## Objective
Write out exactly the lines from the line with "for node, shape" through the line with "obj.matrix_world = world", both ends included, and no other line.

## Supplied data
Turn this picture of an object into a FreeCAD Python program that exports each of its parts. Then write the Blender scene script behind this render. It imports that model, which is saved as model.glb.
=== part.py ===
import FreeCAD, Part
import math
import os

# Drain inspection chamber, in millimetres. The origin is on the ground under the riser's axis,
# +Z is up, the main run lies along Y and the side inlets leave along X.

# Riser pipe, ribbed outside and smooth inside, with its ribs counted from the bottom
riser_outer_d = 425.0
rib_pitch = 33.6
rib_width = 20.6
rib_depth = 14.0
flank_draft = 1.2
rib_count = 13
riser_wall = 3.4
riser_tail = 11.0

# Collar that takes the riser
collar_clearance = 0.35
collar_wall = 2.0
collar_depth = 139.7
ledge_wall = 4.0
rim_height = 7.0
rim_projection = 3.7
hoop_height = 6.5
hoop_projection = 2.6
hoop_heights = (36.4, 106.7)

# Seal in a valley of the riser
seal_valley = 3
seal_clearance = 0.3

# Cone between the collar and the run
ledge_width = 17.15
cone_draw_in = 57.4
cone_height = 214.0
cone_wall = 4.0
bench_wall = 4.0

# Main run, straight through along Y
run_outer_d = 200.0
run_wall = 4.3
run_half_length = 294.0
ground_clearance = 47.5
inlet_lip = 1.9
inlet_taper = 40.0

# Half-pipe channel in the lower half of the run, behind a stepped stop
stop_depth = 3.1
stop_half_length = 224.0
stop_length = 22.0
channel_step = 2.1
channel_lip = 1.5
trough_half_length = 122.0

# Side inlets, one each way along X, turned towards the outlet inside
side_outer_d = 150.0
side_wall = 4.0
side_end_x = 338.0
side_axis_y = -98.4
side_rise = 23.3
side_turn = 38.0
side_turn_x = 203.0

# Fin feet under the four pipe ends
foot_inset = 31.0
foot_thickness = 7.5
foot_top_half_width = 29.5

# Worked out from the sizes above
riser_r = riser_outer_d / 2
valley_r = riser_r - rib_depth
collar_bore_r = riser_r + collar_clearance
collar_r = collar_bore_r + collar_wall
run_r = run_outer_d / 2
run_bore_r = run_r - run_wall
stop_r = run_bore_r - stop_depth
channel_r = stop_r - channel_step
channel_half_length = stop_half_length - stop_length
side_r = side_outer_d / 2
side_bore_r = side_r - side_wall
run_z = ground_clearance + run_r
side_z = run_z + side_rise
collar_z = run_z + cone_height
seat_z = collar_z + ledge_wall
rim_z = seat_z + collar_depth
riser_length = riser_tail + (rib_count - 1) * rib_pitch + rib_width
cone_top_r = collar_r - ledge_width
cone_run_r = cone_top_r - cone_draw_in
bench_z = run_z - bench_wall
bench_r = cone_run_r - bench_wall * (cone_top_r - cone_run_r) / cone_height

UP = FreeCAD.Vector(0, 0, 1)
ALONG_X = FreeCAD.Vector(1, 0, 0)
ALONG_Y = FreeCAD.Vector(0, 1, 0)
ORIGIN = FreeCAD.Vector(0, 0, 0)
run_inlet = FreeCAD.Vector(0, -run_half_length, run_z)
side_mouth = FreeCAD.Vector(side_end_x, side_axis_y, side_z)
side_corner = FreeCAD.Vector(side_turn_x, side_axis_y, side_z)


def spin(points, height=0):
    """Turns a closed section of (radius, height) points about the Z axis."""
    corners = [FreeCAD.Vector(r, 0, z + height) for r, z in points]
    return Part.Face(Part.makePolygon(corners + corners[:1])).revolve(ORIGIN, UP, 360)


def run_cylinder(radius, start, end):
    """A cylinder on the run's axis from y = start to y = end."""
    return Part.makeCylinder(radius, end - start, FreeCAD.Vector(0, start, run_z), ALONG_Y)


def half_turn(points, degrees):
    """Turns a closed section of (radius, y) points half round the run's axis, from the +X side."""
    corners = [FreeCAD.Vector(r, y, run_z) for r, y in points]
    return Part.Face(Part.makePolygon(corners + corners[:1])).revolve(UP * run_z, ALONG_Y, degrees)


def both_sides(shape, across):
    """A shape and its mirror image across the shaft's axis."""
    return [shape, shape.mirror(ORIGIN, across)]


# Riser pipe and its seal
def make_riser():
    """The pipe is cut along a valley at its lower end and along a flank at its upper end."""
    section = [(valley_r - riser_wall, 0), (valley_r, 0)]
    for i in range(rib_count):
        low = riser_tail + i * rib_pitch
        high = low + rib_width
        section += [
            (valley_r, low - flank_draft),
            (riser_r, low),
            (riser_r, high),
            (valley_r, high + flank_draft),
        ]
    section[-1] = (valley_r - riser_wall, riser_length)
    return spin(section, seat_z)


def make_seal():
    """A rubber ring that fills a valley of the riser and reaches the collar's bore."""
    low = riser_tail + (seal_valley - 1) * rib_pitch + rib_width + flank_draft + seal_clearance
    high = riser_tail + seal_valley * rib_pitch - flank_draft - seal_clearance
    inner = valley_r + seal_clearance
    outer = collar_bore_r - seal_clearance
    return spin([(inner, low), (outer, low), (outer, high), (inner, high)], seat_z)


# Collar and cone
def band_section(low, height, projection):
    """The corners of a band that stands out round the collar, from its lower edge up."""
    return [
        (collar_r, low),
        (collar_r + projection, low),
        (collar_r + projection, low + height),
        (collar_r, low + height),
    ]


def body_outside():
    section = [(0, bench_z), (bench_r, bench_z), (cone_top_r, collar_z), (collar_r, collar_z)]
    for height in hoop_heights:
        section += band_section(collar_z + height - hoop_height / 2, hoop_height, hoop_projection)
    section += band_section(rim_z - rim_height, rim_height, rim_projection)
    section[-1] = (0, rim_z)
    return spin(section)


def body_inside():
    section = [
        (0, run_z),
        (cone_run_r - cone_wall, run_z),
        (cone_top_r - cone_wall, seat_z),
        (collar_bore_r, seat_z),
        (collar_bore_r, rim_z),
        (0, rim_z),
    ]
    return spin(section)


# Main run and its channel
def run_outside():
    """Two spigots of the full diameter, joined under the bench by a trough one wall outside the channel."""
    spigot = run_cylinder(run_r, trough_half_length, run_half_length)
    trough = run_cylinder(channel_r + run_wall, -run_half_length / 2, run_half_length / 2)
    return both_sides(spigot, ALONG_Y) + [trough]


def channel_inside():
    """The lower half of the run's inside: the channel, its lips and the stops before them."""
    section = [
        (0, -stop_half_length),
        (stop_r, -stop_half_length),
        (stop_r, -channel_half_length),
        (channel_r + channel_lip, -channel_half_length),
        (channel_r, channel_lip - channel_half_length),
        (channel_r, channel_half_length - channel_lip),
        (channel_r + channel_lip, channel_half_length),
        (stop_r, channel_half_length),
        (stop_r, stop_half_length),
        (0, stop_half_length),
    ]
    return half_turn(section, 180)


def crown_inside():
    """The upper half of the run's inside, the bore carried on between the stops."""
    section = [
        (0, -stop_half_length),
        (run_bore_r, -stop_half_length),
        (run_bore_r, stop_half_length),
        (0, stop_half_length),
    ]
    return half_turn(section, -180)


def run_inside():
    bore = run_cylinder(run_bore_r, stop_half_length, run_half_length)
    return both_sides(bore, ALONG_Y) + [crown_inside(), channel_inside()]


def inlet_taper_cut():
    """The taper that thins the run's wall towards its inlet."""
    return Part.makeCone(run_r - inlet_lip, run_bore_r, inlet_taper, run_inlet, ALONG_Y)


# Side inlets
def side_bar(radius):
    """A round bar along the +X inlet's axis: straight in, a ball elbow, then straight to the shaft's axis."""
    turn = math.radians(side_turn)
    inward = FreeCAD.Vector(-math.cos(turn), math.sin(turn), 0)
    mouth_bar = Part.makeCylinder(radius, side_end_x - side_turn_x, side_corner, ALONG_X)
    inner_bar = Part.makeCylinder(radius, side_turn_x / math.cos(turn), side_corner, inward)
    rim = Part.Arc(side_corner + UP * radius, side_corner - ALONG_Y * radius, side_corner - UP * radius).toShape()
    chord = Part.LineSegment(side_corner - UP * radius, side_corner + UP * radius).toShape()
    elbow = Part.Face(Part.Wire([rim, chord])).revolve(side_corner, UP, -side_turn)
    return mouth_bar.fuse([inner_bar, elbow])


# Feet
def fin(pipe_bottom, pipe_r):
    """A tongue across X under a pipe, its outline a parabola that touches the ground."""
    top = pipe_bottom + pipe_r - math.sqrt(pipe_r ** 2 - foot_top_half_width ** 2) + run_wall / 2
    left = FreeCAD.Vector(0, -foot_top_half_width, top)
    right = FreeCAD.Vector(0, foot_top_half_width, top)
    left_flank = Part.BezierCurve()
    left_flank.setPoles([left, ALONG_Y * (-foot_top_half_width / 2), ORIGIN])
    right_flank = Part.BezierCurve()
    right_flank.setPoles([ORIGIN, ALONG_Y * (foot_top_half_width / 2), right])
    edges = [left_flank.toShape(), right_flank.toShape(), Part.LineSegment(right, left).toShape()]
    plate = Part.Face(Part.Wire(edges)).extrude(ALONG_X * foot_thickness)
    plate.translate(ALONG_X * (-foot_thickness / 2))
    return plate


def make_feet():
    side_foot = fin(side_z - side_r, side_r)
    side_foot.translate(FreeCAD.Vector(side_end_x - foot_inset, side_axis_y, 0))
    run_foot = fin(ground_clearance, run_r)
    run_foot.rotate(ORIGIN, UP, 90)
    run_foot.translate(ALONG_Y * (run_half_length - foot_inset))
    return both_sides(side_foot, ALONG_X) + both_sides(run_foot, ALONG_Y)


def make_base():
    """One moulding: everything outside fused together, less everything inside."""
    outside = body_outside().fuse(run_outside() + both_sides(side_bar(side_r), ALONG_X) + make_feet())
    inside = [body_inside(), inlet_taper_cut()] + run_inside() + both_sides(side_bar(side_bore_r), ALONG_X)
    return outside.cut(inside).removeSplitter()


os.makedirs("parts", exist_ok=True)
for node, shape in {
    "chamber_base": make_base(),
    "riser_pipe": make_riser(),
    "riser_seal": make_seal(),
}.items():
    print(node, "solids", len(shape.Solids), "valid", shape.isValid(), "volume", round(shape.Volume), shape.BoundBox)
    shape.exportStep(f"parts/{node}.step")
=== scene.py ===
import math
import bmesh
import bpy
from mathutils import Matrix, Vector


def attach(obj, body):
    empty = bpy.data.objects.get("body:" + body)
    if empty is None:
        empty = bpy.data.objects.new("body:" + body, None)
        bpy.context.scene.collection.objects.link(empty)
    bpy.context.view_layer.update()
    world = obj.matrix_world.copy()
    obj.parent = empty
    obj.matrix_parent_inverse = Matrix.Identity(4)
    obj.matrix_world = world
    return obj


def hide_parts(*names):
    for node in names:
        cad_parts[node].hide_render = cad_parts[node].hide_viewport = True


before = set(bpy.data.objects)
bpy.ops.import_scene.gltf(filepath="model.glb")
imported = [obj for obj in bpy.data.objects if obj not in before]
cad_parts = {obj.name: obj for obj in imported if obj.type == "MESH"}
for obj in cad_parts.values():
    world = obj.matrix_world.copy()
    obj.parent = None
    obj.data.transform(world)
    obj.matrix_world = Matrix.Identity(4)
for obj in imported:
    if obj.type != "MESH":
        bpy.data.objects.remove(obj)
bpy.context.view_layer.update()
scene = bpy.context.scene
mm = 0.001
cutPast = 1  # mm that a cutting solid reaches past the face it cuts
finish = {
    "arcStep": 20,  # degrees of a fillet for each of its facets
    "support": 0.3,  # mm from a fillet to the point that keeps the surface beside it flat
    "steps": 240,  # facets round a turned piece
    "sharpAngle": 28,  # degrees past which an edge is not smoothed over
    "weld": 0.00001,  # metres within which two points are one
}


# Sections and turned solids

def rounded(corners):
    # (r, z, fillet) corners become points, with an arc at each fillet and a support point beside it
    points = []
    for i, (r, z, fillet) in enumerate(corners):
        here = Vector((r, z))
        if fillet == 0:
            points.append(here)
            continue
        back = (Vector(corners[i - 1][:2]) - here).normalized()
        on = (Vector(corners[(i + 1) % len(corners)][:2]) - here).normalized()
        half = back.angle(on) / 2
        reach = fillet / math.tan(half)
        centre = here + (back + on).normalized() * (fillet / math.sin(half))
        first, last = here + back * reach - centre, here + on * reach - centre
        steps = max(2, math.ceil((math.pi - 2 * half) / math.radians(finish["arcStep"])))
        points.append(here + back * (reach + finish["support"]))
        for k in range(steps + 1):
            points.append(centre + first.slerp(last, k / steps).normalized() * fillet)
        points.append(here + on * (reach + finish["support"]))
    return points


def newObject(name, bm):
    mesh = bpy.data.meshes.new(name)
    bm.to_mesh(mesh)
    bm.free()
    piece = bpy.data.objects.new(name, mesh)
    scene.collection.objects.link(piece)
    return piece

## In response
for node, shape in {
    "chamber_base": make_base(),
    "riser_pipe": make_riser(),
    "riser_seal": make_seal(),
}.items():
    print(node, "solids", len(shape.Solids), "valid", shape.isValid(), "volume", round(shape.Volume), shape.BoundBox)
    shape.exportStep(f"parts/{node}.step")
=== scene.py ===
import math
import bmesh
import bpy
from mathutils import Matrix, Vector


def attach(obj, body):
    empty = bpy.data.objects.get("body:" + body)
    if empty is None:
        empty = bpy.data.objects.new("body:" + body, None)
        bpy.context.scene.collection.objects.link(empty)
    bpy.context.view_layer.update()
    world = obj.matrix_world.copy()
    obj.parent = empty
    obj.matrix_parent_inverse = Matrix.Identity(4)
    obj.matrix_world = world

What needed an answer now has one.